The company behind one of the world’s most popular coding education platforms is launching a tool that might make coding obsolete for millions — and they’re okay with that.
Vienna, Austria — June 10, 2025
Mimo, the edtech company that helped over 35 million people learn to code, is launching Instance, an AI-powered tool that lets anyone build fully functional apps by describing what they want to create. No coding is required.
With Instance, users prompt the AI with their idea, answer a few clarifying questions, and get a complete, working product in minutes. From games and booking systems to custom dashboards and management tools, Instance beta testers have already created production-ready products without writing a single line of code.

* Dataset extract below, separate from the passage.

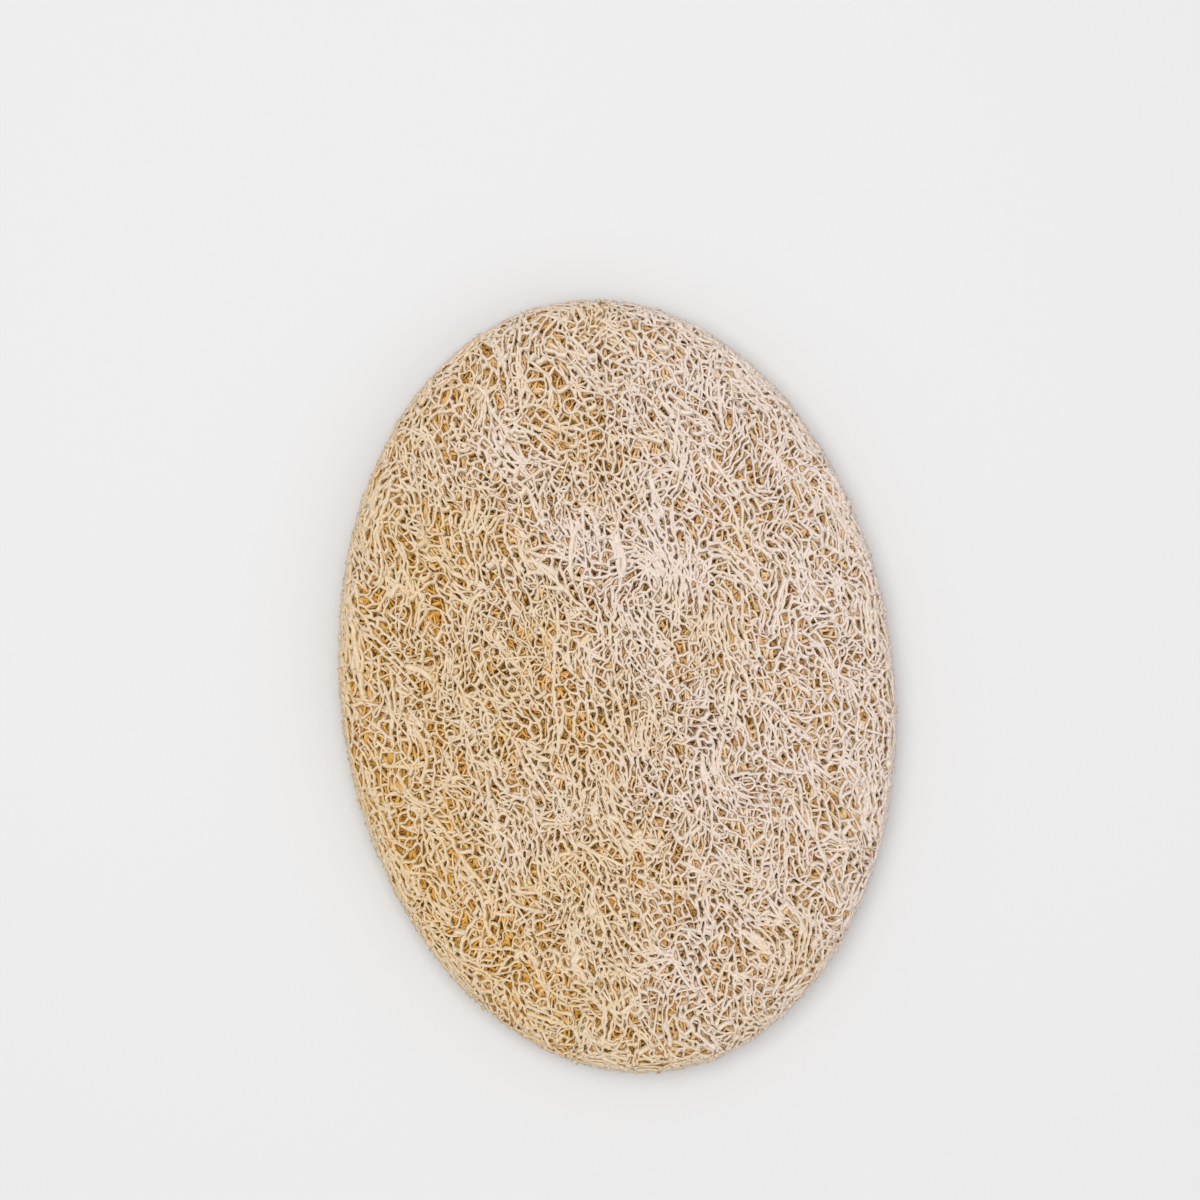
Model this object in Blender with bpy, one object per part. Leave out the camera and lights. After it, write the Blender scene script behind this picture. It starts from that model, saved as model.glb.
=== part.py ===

“A lot of people learning to code aren’t trying to become developers. They just want to build things,” says Johannes Berger, Mimo co-founder and CEO. “Instance gives them that power right away.”
While most AI software development tools are meant for a technical audience, Instance is designed for non-developers like designers, entrepreneurs, and product managers. It handles the whole application stack and runs on web, iOS, and Android. It currently uses Claude Sonnet from Anthropic but is built to support multiple LLMs.
“It’s your personal dev team,” says Berger. “It doesn’t just write code but builds the whole product for you.”
The idea for Instance began when Mimo introduced an AI assistant into its learning platform, and noticed users stopped coding because the assistant handled it. Rather than resist the shift, the team embraced it.
“We knew Instance could change everything, including our own business,” Berger says. “But we chose to build it anyway.”
Mimo’s mission has always been to make coding accessible. With Instance, they’re skipping the intermediate step and going straight to the outcome: building software.
Instance is available now on web, iOS, and Android.
Mimo isn’t going away — it’s evolving. The platform will now also teach people how to build with Instance.
“It’s actually a great symbiosis,” says Berger. “Mimo helps you understand how software works. Instance lets you build it.”